[Start DATA SEGMENT]

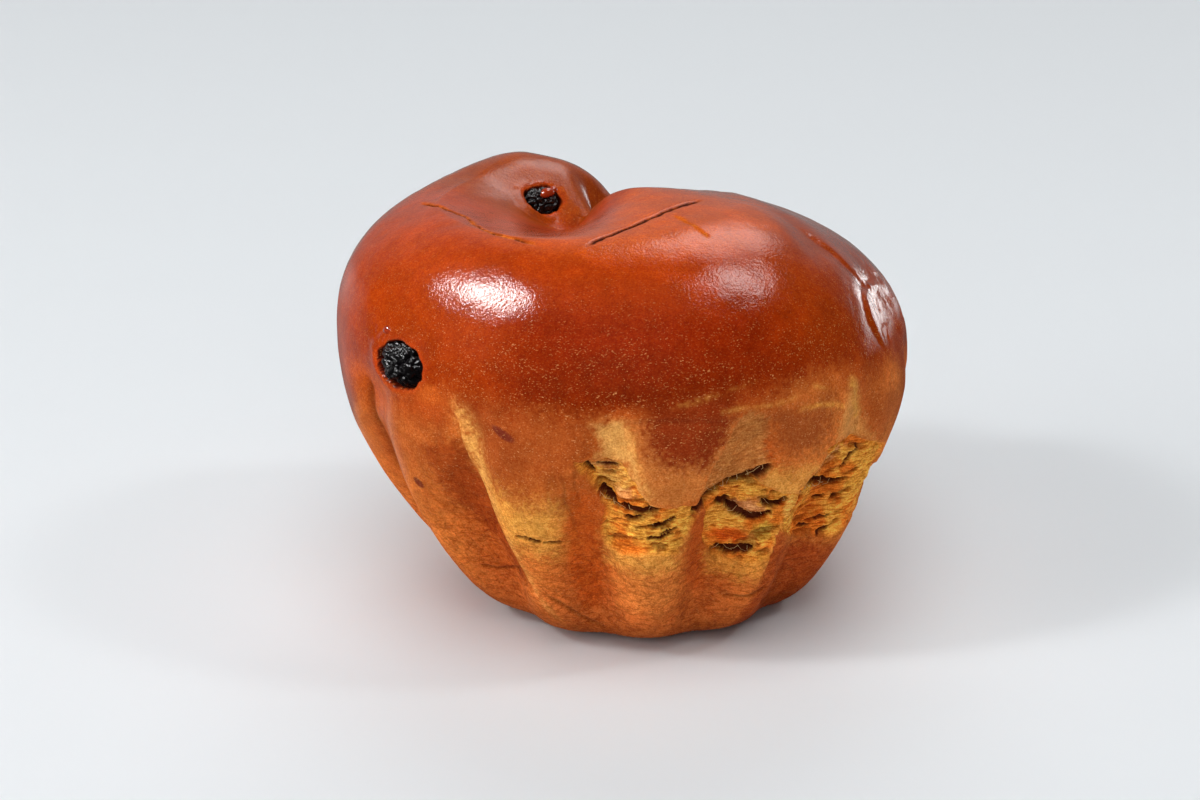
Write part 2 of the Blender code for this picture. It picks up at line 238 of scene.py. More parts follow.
def dough_form(turn, share):
    """The loaf without its panels, tears, cleft and dents."""
    reach = round_loaf(SHOULDER_REACH, turn)
    height = round_loaf(SHOULDER_HEIGHT, turn)
    crest_reach = round_loaf(CREST_REACH, turn)
    crest_height = round_loaf(CREST_HEIGHT, turn)
    foot = round_loaf(FOOT_REACH, turn)
    squareness = round_loaf(DOME_SQUARENESS, turn)

    up = np.clip((share - FOOT_SHARE) / (SIDE_SHARE - FOOT_SHARE), 0, 1)
    side_z = height * up
    flute = valley_at(turn, side_z) ** FLUTE_SHARPNESS * FLUTE_DEPTH
    flute = flute * (1 - ease(*FLUTE_FADE_HEIGHTS, side_z))
    flute = flute * (FLUTE_FOOT_SHARE + (1 - FLUTE_FOOT_SHARE) * ease(*FLUTE_FULL_HEIGHTS, side_z))
    side_r = reach - (reach - foot) * (1 - up) ** 2 - flute
    side_r = side_r - FOOT_ROUND * np.exp(-side_z / FOOT_ROUND_HEIGHT)
    side_r = side_r - round_loaf(WAIST, turn) * np.sin(np.pi * up)
    foot_flute = valley_at(turn, 0 * turn) ** FLUTE_SHARPNESS * FLUTE_DEPTH * FLUTE_FOOT_SHARE
    foot_r = (foot - FOOT_ROUND - foot_flute) * share / FOOT_SHARE

    over = np.clip((share - SIDE_SHARE) / (CREST_SHARE - SIDE_SHARE), 0, 1) * np.pi / 2
    dome_r = crest_reach + (reach - crest_reach) * np.maximum(np.cos(over), 0) ** squareness
    dome_z = height + (crest_height - height) * np.sin(over) ** squareness
    inward = np.clip((share - CREST_SHARE) / (1 - CREST_SHARE), 0, 1)
    dip_r = crest_reach * (1 - inward)
    dip_z = crest_height + (DIMPLE_HEIGHT - crest_height) * inward ** round_loaf(DIMPLE_STEEPNESS, turn)

    bands = [share <= FOOT_SHARE, share <= SIDE_SHARE, share <= CREST_SHARE]
    r = np.select(bands, [foot_r, side_r, dome_r], dip_r)
    z = np.select(bands, [0 * side_z, side_z, dome_z], dip_z)
    drift = 1 - np.maximum(np.cos(over), 0) ** squareness
    x = DIMPLE_X * drift + r * np.sin(turn)
    y = DIMPLE_Y * drift - r * np.cos(turn)

    top = ease(SIDE_SHARE, SIDE_SHARE + 0.15, share)
    away_x = (x - BUN_X) / np.where(x < BUN_X, BUN_LEFT, BUN_RIGHT)
    away_y = (y - BUN_Y) / np.where(y < BUN_Y, BUN_FRONT, BUN_BACK)
    away = np.hypot(away_x, away_y)
    bun_z = BUN_BASE + BUN_RISE * np.sqrt(np.clip(1 - away ** 2, 0, 1)) - BUN_FALL * np.maximum(away - 1, 0)
    left = ease(DIMPLE_X, DIMPLE_X - BUN_BLEND_RUN, x)
    blend = BUN_BLEND_RIGHT + (BUN_BLEND_LEFT - BUN_BLEND_RIGHT) * left
    lift = np.sqrt((bun_z - z) ** 2 + blend ** 2) * 0.5 + (bun_z - z) * 0.5
    navel = NAVEL_DEPTH * np.exp(-((x - NAVEL_X) ** 2 + (y - NAVEL_Y) ** 2) / NAVEL_WIDTH ** 2)
    z = z + (lift - navel) * top
    return np.stack([x + SHIFT_X, y + SHIFT_Y, z], axis=-1)


def outward(turn, share):
    """Unit vector out of the dough, by small steps along and round it."""
    step = 1e-3
    across = dough_form(turn + step, share) - dough_form(turn - step, share)
    along = dough_form(turn, np.minimum(share + step, 1)) - dough_form(turn, np.maximum(share - step, 0))
    normal = np.cross(across, along)
    return normal / np.maximum(np.linalg.norm(normal, axis=-1, keepdims=True), 1e-12)


# Dents in the right shoulder: turn, height, half sizes round and up, and depth, in mm.
DENTS = (
    (75.0, 61.0, 7.0, 7.0, 1.2),
    (58.5, 76.5, 5.0, 3.0, 0.7),
)


def cleft(place):
    """How deep the cleft is that runs from the dimple over the back of the loaf."""
    from_x, from_y = DIMPLE_X + SHIFT_X, DIMPLE_Y + SHIFT_Y
    run_x, run_y = CLEFT_X - from_x, CLEFT_Y - from_y
    run = math.hypot(run_x, run_y)
    off_x, off_y = place[..., 0] - from_x, place[..., 1] - from_y
    along = (off_x * run_x + off_y * run_y) / run ** 2
    width = CLEFT_WIDTH * (1 - CLEFT_NARROWING * ease(0.7, 1.2, along))
    aside = (off_x * run_y - off_y * run_x) / run / width
    return CLEFT_DEPTH * np.exp(-aside ** 2) * ease(0.05, 0.4, along) * ease(*CLEFT_HEIGHTS, place[..., 2])


def off_spot(u, z, turn_degrees, height, half_u, half_z, tilt=0.0):
    """How far each point lies from the middle of a round spot, as a share of its half sizes."""
    du, dz = u - turn_degrees * MM_PER_DEGREE, z - height
    along = (du * math.cos(tilt) + dz * math.sin(tilt)) / half_u
    across = (dz * math.cos(tilt) - du * math.sin(tilt)) / half_z
    return np.hypot(along, across)


# Tears, lips, creases and marks in the crust. On the belly their places are (turn in degrees,
# height in mm); on top of the dome they are (x, y) in mm. Depths and widths are in mm too.
# A step drops on the right of its line: its drop, and the widths in which it falls and fades out.
STEPS = (
    (0.28, 1.4, 3.0, ((-17, 54.2), (-12, 54), (-7.9, 53.7), (-5.8, 54.9), (-1.4, 55.4), (4.6, 55.7),
                      (14.4, 55.1), (29, 53.9), (35.3, 52.6), (43.7, 50.9))),
    (0.95, 0.4, 4.5, ((12, 38), (15.4, 45.9), (22.1, 55))),
    (0.40, 1.2, 4.0, ((-2.2, 54.7), (-1.9, 50.5), (-1.2, 46.4), (0.2, 42.4), (1.2, 39.4))),
    (1.30, 1.0, 5.0, ((-40.5, 53), (-40.1, 50.2), (-39.8, 45.5), (-38.2, 35.9), (-33.1, 28), (-29.8, 21.8),
                      (-26.9, 12.5))),
    (1.70, 0.5, 4.5, ((31.0, 16), (32.4, 22.1), (32.4, 27.6), (34.6, 31.5), (36.5, 33), (36.2, 35.5),
                      (38.2, 38.6), (40.6, 40.4), (43, 44.6))),
    (1.70, 0.35, 5.0, ((-6, 36), (-8.2, 36.9), (-9.4, 38.7), (-11.3, 41.5), (-13, 46))),
    (1.00, 0.35, 3.0, ((-13, 46), (-9.4, 46.2), (-4.3, 45.9), (-3.1, 45))),
    (0.70, 0.8, 4.0, ((30.0, 27), (27.0, 29), (21.5, 30))),
    (0.45, 0.5, 2.5, ((-8.5, 27.5), (-4.8, 26), (0.5, 27.4), (8.4, 26.4))[::-1]),
    (0.60, 0.7, 3.0, ((35.8, 11), (45, 8), (58.3, 5.7))),
)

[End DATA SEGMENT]

Write the listing out again, exactly as it reads.

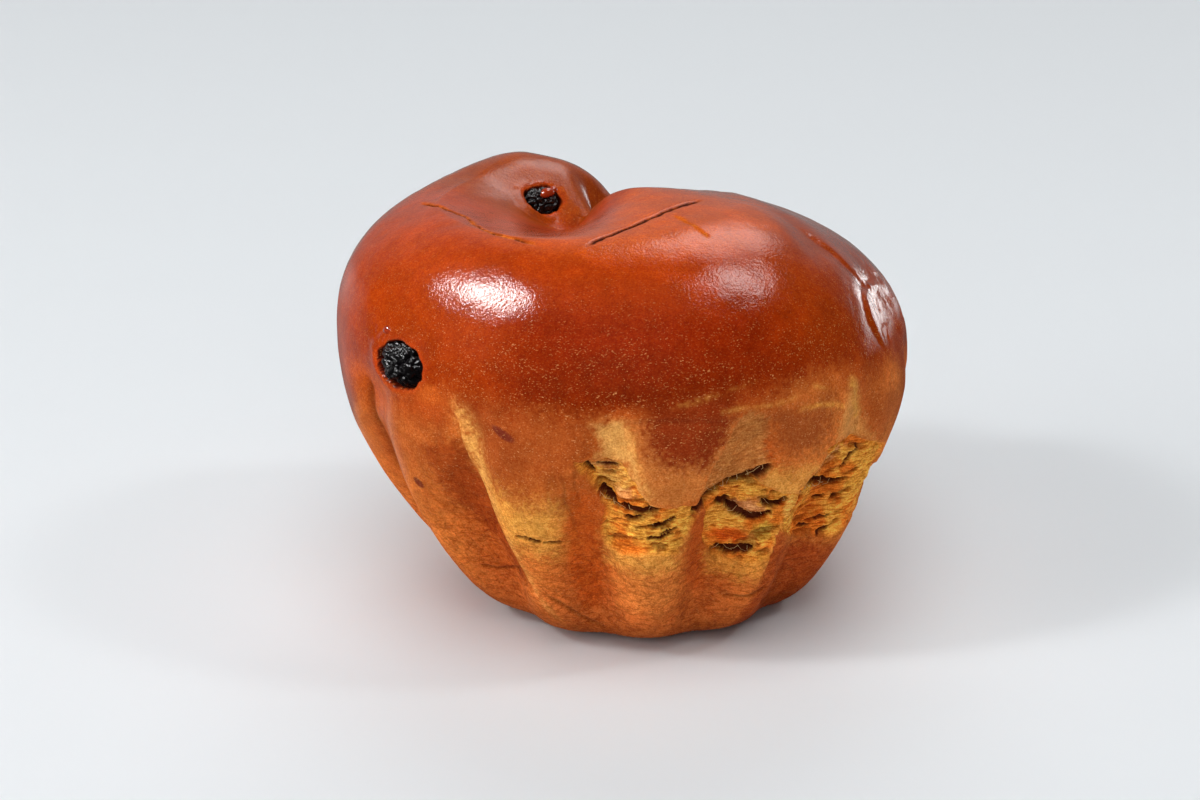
Write part 2 of the Blender code for this picture. It picks up at line 238 of scene.py. More parts follow.
def dough_form(turn, share):
    """The loaf without its panels, tears, cleft and dents."""
    reach = round_loaf(SHOULDER_REACH, turn)
    height = round_loaf(SHOULDER_HEIGHT, turn)
    crest_reach = round_loaf(CREST_REACH, turn)
    crest_height = round_loaf(CREST_HEIGHT, turn)
    foot = round_loaf(FOOT_REACH, turn)
    squareness = round_loaf(DOME_SQUARENESS, turn)

    up = np.clip((share - FOOT_SHARE) / (SIDE_SHARE - FOOT_SHARE), 0, 1)
    side_z = height * up
    flute = valley_at(turn, side_z) ** FLUTE_SHARPNESS * FLUTE_DEPTH
    flute = flute * (1 - ease(*FLUTE_FADE_HEIGHTS, side_z))
    flute = flute * (FLUTE_FOOT_SHARE + (1 - FLUTE_FOOT_SHARE) * ease(*FLUTE_FULL_HEIGHTS, side_z))
    side_r = reach - (reach - foot) * (1 - up) ** 2 - flute
    side_r = side_r - FOOT_ROUND * np.exp(-side_z / FOOT_ROUND_HEIGHT)
    side_r = side_r - round_loaf(WAIST, turn) * np.sin(np.pi * up)
    foot_flute = valley_at(turn, 0 * turn) ** FLUTE_SHARPNESS * FLUTE_DEPTH * FLUTE_FOOT_SHARE
    foot_r = (foot - FOOT_ROUND - foot_flute) * share / FOOT_SHARE

    over = np.clip((share - SIDE_SHARE) / (CREST_SHARE - SIDE_SHARE), 0, 1) * np.pi / 2
    dome_r = crest_reach + (reach - crest_reach) * np.maximum(np.cos(over), 0) ** squareness
    dome_z = height + (crest_height - height) * np.sin(over) ** squareness
    inward = np.clip((share - CREST_SHARE) / (1 - CREST_SHARE), 0, 1)
    dip_r = crest_reach * (1 - inward)
    dip_z = crest_height + (DIMPLE_HEIGHT - crest_height) * inward ** round_loaf(DIMPLE_STEEPNESS, turn)

    bands = [share <= FOOT_SHARE, share <= SIDE_SHARE, share <= CREST_SHARE]
    r = np.select(bands, [foot_r, side_r, dome_r], dip_r)
    z = np.select(bands, [0 * side_z, side_z, dome_z], dip_z)
    drift = 1 - np.maximum(np.cos(over), 0) ** squareness
    x = DIMPLE_X * drift + r * np.sin(turn)
    y = DIMPLE_Y * drift - r * np.cos(turn)

    top = ease(SIDE_SHARE, SIDE_SHARE + 0.15, share)
    away_x = (x - BUN_X) / np.where(x < BUN_X, BUN_LEFT, BUN_RIGHT)
    away_y = (y - BUN_Y) / np.where(y < BUN_Y, BUN_FRONT, BUN_BACK)
    away = np.hypot(away_x, away_y)
    bun_z = BUN_BASE + BUN_RISE * np.sqrt(np.clip(1 - away ** 2, 0, 1)) - BUN_FALL * np.maximum(away - 1, 0)
    left = ease(DIMPLE_X, DIMPLE_X - BUN_BLEND_RUN, x)
    blend = BUN_BLEND_RIGHT + (BUN_BLEND_LEFT - BUN_BLEND_RIGHT) * left
    lift = np.sqrt((bun_z - z) ** 2 + blend ** 2) * 0.5 + (bun_z - z) * 0.5
    navel = NAVEL_DEPTH * np.exp(-((x - NAVEL_X) ** 2 + (y - NAVEL_Y) ** 2) / NAVEL_WIDTH ** 2)
    z = z + (lift - navel) * top
    return np.stack([x + SHIFT_X, y + SHIFT_Y, z], axis=-1)


def outward(turn, share):
    """Unit vector out of the dough, by small steps along and round it."""
    step = 1e-3
    across = dough_form(turn + step, share) - dough_form(turn - step, share)
    along = dough_form(turn, np.minimum(share + step, 1)) - dough_form(turn, np.maximum(share - step, 0))
    normal = np.cross(across, along)
    return normal / np.maximum(np.linalg.norm(normal, axis=-1, keepdims=True), 1e-12)


# Dents in the right shoulder: turn, height, half sizes round and up, and depth, in mm.
DENTS = (
    (75.0, 61.0, 7.0, 7.0, 1.2),
    (58.5, 76.5, 5.0, 3.0, 0.7),
)


def cleft(place):
    """How deep the cleft is that runs from the dimple over the back of the loaf."""
    from_x, from_y = DIMPLE_X + SHIFT_X, DIMPLE_Y + SHIFT_Y
    run_x, run_y = CLEFT_X - from_x, CLEFT_Y - from_y
    run = math.hypot(run_x, run_y)
    off_x, off_y = place[..., 0] - from_x, place[..., 1] - from_y
    along = (off_x * run_x + off_y * run_y) / run ** 2
    width = CLEFT_WIDTH * (1 - CLEFT_NARROWING * ease(0.7, 1.2, along))
    aside = (off_x * run_y - off_y * run_x) / run / width
    return CLEFT_DEPTH * np.exp(-aside ** 2) * ease(0.05, 0.4, along) * ease(*CLEFT_HEIGHTS, place[..., 2])


def off_spot(u, z, turn_degrees, height, half_u, half_z, tilt=0.0):
    """How far each point lies from the middle of a round spot, as a share of its half sizes."""
    du, dz = u - turn_degrees * MM_PER_DEGREE, z - height
    along = (du * math.cos(tilt) + dz * math.sin(tilt)) / half_u
    across = (dz * math.cos(tilt) - du * math.sin(tilt)) / half_z
    return np.hypot(along, across)


# Tears, lips, creases and marks in the crust. On the belly their places are (turn in degrees,
# height in mm); on top of the dome they are (x, y) in mm. Depths and widths are in mm too.
# A step drops on the right of its line: its drop, and the widths in which it falls and fades out.
STEPS = (
    (0.28, 1.4, 3.0, ((-17, 54.2), (-12, 54), (-7.9, 53.7), (-5.8, 54.9), (-1.4, 55.4), (4.6, 55.7),
                      (14.4, 55.1), (29, 53.9), (35.3, 52.6), (43.7, 50.9))),
    (0.95, 0.4, 4.5, ((12, 38), (15.4, 45.9), (22.1, 55))),
    (0.40, 1.2, 4.0, ((-2.2, 54.7), (-1.9, 50.5), (-1.2, 46.4), (0.2, 42.4), (1.2, 39.4))),
    (1.30, 1.0, 5.0, ((-40.5, 53), (-40.1, 50.2), (-39.8, 45.5), (-38.2, 35.9), (-33.1, 28), (-29.8, 21.8),
                      (-26.9, 12.5))),
    (1.70, 0.5, 4.5, ((31.0, 16), (32.4, 22.1), (32.4, 27.6), (34.6, 31.5), (36.5, 33), (36.2, 35.5),
                      (38.2, 38.6), (40.6, 40.4), (43, 44.6))),
    (1.70, 0.35, 5.0, ((-6, 36), (-8.2, 36.9), (-9.4, 38.7), (-11.3, 41.5), (-13, 46))),
    (1.00, 0.35, 3.0, ((-13, 46), (-9.4, 46.2), (-4.3, 45.9), (-3.1, 45))),
    (0.70, 0.8, 4.0, ((30.0, 27), (27.0, 29), (21.5, 30))),
    (0.45, 0.5, 2.5, ((-8.5, 27.5), (-4.8, 26), (0.5, 27.4), (8.4, 26.4))[::-1]),
    (0.60, 0.7, 3.0, ((35.8, 11), (45, 8), (58.3, 5.7))),
)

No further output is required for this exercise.